Finally a note on the doxygen-like documentation. It only says that isPower takes an integer input named A and outputs an integer. This can already be inferred from the function signature. A more useful documentation would state what isPower does, what the restrictions are for the input parameter and what it represents, and what possible values the function can return and what those values mean. A possible improvement of the documentation is

/**
 * Find whether a positive integer @c A can be
 * expressed as pow(a, b), where a and b are
 * non-negative integers and b > 1.
 * The function returns 1 when such numbers a
 * and b exist, and 0 otherwise.
 */

Marcel Marré and Jan Eisenhauer

The main issue with the code is that it mixes the use of floating point numbers with that of integers.
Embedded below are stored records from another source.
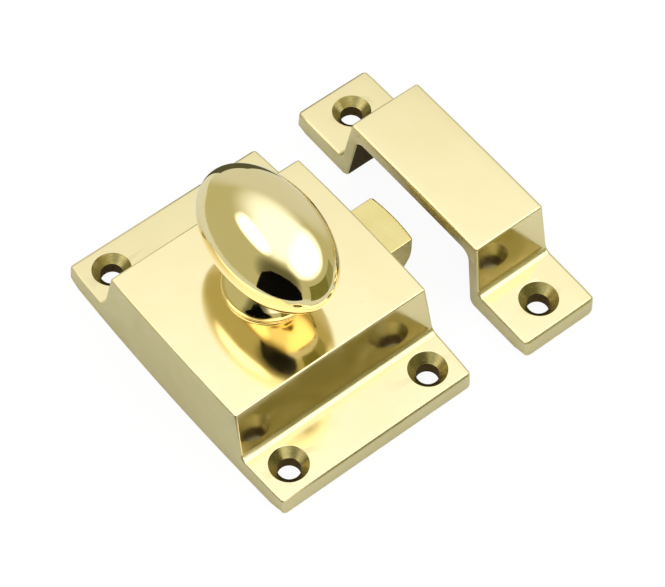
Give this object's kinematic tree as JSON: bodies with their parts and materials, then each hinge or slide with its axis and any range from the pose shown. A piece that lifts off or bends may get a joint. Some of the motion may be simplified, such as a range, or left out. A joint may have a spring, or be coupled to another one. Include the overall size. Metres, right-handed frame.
{
  "type": "cupboard latch",
  "caption": "Cast brass face-fixed cupboard latch with an oval turn knob, a sprung bolt and its bridge-shaped keep.",
  "frame": {"origin": "on the knob's spindle axis, in the plane of the case's back face", "axes": "+X is the way the bolt shoots, towards the keep; +Y runs along the case; +Z comes out of the door"},
  "size_m": [0.073, 0.0678, 0.0415],
  "materials": {
    "polished_brass": "cast and mirror polished",
    "satin_brass": "cast and linished",
    "cast_brass": "as cast, machined faces",
    "sheet_brass": "rolled sheet, dull",
    "steel": "zinc plated",
    "spring_steel": "drawn wire"
  },
  "bodies": {
    "case_and_keep": {"case": "polished_brass", "back_plate": "sheet_brass", "plate_screw_1": "sheet_brass", "plate_screw_2": "sheet_brass", "plate_screw_3": "sheet_brass", "plate_screw_4": "sheet_brass", "bolt_spring": "spring_steel", "keep": "polished_brass"},
    "turn": {"knob": "polished_brass", "cam": "cast_brass", "cam_washer": "steel", "cam_screw": "steel"},
    "latch_bolt": {"bolt": "satin_brass"}
  },
  "joints": [
    {"name": "knob_turn", "type": "hinge", "parent": "case_and_keep", "child": "turn", "pos_m": [0, 0, 0.016], "axis": [0, 0, 1], "range_deg": [0, 52], "stiffness_Nm_per_rad": 0.0384, "springref_deg": -28.65},
    {"name": "bolt_slide", "type": "slide", "parent": "case_and_keep", "child": "latch_bolt", "axis": [1, 0, 0], "range_m": [-0.0073, 0], "deforming": ["bolt_spring"]}
  ],
  "couplings": [
    {"joint": "bolt_slide", "follows": "knob_turn", "m_per_rad": -0.008}
  ]
}
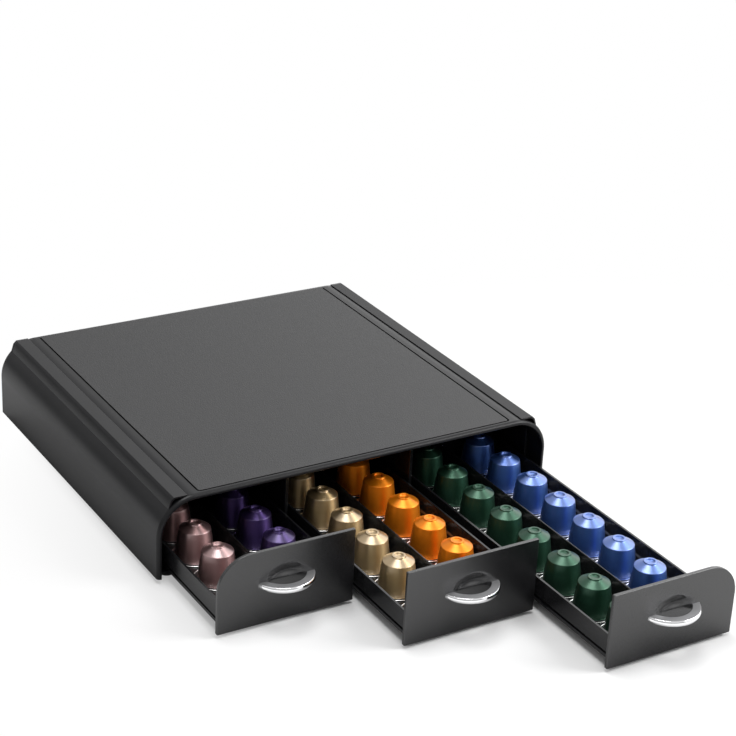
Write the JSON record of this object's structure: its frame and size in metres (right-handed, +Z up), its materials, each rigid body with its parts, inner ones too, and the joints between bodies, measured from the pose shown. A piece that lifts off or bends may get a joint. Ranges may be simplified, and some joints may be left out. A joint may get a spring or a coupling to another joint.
{
  "type": "coffee pod drawer",
  "caption": "Low case for coffee pods, whose trays slide out side by side at the front by crescent handles set under finger scoops.",
  "frame": {"origin": "on the ground, under the middle of the whole object as it stands with its drawers part open", "axes": "+Z up, +Y to the rear, so the drawers pull out along -Y; +X to the right seen from the front"},
  "size_m": [0.348, 0.5785, 0.0688],
  "materials": {
    "shell_plastic": "satin",
    "front_plastic": "satin",
    "grained_panel": "fine grain",
    "inner_plastic": "gloss",
    "rubber": "matte",
    "screw_steel": "plain",
    "handle_chrome": "bright",
    "rose_foil_metal": "satin",
    "purple_foil_metal": "satin",
    "gold_foil_metal": "satin",
    "orange_foil_metal": "satin",
    "green_foil_metal": "satin",
    "blue_foil_metal": "satin"
  },
  "bodies": {
    "case": {"case_shell": "shell_plastic", "top_panel": "grained_panel", "left_shoulder_rail": "shell_plastic", "right_shoulder_rail": "shell_plastic", "back_cover": "inner_plastic", "case_floor": "inner_plastic", "left_partition": "inner_plastic", "right_partition": "inner_plastic", "left_side_guide": "inner_plastic", "right_side_guide": "inner_plastic", "drawer_stops": "inner_plastic", "drawer_bumpers": "rubber", "rubber_feet": "rubber", "upright_screws": "screw_steel", "back_screws": "screw_steel"},
    "left_drawer": {"left_front": "front_plastic", "left_handle": "handle_chrome", "left_handle_screws": "screw_steel", "left_tray": "inner_plastic", "left_insert": "inner_plastic", "left_tray_screws": "screw_steel", "rose_pods": "rose_foil_metal", "purple_pods": "purple_foil_metal"},
    "middle_drawer": {"middle_front": "front_plastic", "middle_handle": "handle_chrome", "middle_handle_screws": "screw_steel", "middle_tray": "inner_plastic", "middle_insert": "inner_plastic", "middle_tray_screws": "screw_steel", "gold_pods": "gold_foil_metal", "orange_pods": "orange_foil_metal"},
    "right_drawer": {"right_front": "front_plastic", "right_handle": "handle_chrome", "right_handle_screws": "screw_steel", "right_tray": "inner_plastic", "right_insert": "inner_plastic", "right_tray_screws": "screw_steel", "green_pods": "green_foil_metal", "blue_pods": "blue_foil_metal"}
  },
  "joints": [
    {"name": "left_drawer_slide", "type": "slide", "parent": "case", "child": "left_drawer", "axis": [0, -1, 0], "range_m": [-0.087, 0.189]},
    {"name": "middle_drawer_slide", "type": "slide", "parent": "case", "child": "middle_drawer", "axis": [0, -1, 0], "range_m": [-0.158, 0.118]},
    {"name": "right_drawer_slide", "type": "slide", "parent": "case", "child": "right_drawer", "axis": [0, -1, 0], "range_m": [-0.247, 0.029]}
  ]
}
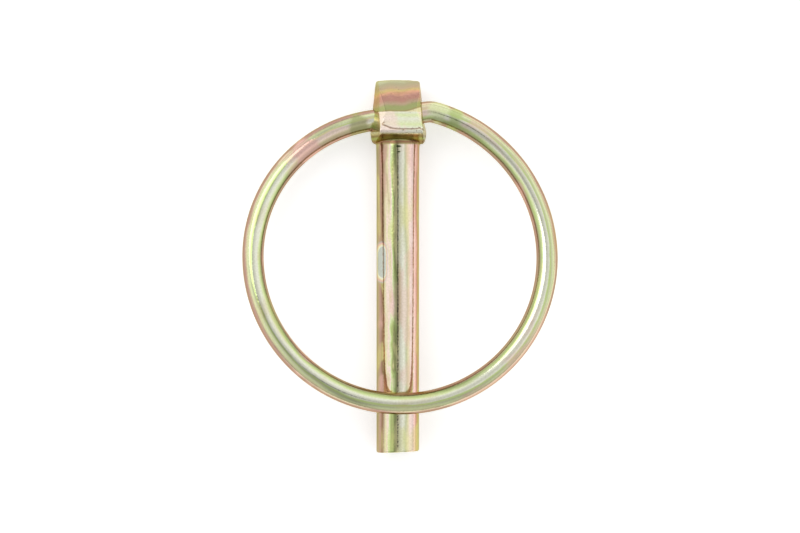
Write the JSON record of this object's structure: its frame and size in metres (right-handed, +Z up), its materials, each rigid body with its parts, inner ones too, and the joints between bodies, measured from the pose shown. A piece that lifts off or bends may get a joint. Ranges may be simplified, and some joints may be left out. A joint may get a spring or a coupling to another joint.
{
  "type": "linch pin",
  "caption": "Linch pin: a forged round pin with a drafted head and a sprung wire ring that flips over its end to lock it in a cross hole.",
  "frame": {"origin": "on the surface the pin lies on, straight below the middle of the ring's hinge", "axes": "+X to the right across the head, +Y from the pin's tip towards its head, +Z up, out of the side the closed ring lies on"},
  "size_m": [0.0443, 0.0524, 0.0094],
  "materials": {
    "pin": "forged steel, iridescent yellow zinc plate",
    "ring": "spring wire, iridescent yellow zinc plate"
  },
  "bodies": {
    "pin": {"pin": "pin"},
    "ring": {"ring": "ring"}
  },
  "joints": [
    {"name": "ring_hinge", "type": "hinge", "parent": "pin", "child": "ring", "pos_m": [0, 0, 0.0032], "axis": [-0.9877, -0.1564, 0], "range_deg": [0, 173]}
  ]
}
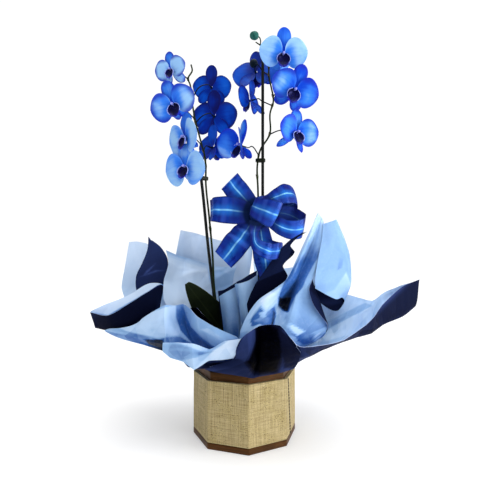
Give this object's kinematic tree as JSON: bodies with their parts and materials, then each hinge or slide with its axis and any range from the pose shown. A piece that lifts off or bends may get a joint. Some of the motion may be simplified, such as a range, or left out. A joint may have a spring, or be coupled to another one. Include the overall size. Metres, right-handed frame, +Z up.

For computers, these are two very different things. Often, both need roughly the same memory, but have very different requirements, leading to very different and at times surprising behaviour.

Both in mathematics and computer floating point numbers, there may be more than one way to write a number. For example, 9.99 recurring is actually the same as 10, being 9 + 9/9. If you naively took the integer part of 9.99 recurring, you might say this is 9. And that is what happens in this case.

Generally, to find a bug it is a good idea to narrow down where the error lies either in an interactive debugger or by adding debug output. We added debug outputs displaying log(A)/log(i) versus int(log(A)/log(i)). And for the case of A = 1000 and i = 10 the float value is displayed as 3.000000, but the integer as 2, showing the exact problem described above.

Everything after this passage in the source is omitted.